MATERIAL FOR THIS EXERCISE:
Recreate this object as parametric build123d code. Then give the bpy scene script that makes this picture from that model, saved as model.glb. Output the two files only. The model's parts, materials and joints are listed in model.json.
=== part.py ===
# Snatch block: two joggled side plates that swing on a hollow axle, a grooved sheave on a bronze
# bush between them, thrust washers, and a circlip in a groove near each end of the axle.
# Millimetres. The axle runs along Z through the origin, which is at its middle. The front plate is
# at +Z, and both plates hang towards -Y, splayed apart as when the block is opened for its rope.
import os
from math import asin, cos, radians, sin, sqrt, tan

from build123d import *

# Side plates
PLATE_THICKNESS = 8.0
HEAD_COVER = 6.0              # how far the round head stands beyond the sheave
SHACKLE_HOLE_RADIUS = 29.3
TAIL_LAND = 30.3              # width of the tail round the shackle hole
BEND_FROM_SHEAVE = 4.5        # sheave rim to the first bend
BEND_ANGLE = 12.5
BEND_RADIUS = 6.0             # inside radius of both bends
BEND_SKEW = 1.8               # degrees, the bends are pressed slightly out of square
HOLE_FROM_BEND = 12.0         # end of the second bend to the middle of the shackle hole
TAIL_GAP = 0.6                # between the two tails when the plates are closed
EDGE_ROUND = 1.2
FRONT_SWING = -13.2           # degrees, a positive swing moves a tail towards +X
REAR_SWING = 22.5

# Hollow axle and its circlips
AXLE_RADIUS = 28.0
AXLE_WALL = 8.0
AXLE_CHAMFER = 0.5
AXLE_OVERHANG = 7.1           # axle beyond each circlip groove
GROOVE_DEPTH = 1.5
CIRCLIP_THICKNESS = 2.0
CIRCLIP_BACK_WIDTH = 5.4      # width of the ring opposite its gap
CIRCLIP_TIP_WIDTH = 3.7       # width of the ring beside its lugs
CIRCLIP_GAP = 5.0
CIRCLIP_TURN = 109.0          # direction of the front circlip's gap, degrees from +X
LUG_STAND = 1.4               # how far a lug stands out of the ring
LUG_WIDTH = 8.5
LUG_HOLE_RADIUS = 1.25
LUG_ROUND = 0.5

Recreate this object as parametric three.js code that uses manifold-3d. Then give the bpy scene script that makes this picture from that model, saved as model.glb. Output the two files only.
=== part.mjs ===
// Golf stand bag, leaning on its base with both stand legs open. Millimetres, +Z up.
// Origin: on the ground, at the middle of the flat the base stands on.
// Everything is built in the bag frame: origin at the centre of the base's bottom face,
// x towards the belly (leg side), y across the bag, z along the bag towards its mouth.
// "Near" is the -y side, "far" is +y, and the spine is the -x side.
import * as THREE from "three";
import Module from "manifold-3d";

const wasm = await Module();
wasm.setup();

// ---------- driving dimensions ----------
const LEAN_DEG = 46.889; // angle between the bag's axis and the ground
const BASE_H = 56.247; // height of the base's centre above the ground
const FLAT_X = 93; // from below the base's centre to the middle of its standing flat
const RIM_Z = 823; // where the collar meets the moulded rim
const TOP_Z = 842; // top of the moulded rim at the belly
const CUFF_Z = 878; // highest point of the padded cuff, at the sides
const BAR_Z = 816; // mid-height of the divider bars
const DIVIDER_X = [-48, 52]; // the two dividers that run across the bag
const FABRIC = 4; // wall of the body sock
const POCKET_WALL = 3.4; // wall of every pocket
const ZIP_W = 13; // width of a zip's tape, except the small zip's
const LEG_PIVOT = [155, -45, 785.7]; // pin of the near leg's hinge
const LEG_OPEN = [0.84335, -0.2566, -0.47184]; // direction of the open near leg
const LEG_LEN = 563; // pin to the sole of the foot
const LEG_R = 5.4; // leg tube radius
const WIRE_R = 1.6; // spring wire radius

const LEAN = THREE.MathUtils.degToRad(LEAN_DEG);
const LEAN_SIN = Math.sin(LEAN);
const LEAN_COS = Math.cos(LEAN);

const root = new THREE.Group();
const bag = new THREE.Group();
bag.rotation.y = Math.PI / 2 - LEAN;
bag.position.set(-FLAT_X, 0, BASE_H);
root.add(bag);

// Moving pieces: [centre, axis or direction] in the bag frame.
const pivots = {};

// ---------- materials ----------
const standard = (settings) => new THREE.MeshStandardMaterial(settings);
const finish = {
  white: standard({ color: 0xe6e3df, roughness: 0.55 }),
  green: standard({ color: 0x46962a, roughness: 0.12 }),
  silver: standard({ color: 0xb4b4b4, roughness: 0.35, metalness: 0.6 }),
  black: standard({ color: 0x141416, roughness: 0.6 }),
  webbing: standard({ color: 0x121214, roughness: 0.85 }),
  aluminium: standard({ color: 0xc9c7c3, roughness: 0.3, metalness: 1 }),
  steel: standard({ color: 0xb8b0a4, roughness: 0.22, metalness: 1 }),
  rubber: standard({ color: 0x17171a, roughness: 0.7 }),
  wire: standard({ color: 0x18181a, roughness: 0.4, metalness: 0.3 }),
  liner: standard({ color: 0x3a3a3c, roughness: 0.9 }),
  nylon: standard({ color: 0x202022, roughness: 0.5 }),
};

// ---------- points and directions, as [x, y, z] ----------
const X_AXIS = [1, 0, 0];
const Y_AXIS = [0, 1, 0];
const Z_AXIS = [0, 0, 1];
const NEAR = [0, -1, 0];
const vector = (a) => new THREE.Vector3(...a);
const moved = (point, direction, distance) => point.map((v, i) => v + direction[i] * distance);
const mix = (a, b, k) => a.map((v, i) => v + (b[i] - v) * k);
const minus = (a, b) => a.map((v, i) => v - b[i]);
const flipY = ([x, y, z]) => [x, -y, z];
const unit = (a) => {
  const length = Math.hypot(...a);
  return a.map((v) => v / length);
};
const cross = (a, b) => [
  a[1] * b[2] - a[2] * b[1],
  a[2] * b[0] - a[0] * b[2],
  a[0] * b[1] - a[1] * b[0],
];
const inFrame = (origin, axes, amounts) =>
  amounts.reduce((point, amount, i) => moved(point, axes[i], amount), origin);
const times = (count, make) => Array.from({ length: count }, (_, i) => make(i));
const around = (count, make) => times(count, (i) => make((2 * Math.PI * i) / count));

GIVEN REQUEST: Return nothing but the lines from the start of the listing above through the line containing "from build123d import *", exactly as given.

THE ANSWER:
Recreate this object as parametric build123d code. Then give the bpy scene script that makes this picture from that model, saved as model.glb. Output the two files only. The model's parts, materials and joints are listed in model.json.
=== part.py ===
# Snatch block: two joggled side plates that swing on a hollow axle, a grooved sheave on a bronze
# bush between them, thrust washers, and a circlip in a groove near each end of the axle.
# Millimetres. The axle runs along Z through the origin, which is at its middle. The front plate is
# at +Z, and both plates hang towards -Y, splayed apart as when the block is opened for its rope.
import os
from math import asin, cos, radians, sin, sqrt, tan

from build123d import *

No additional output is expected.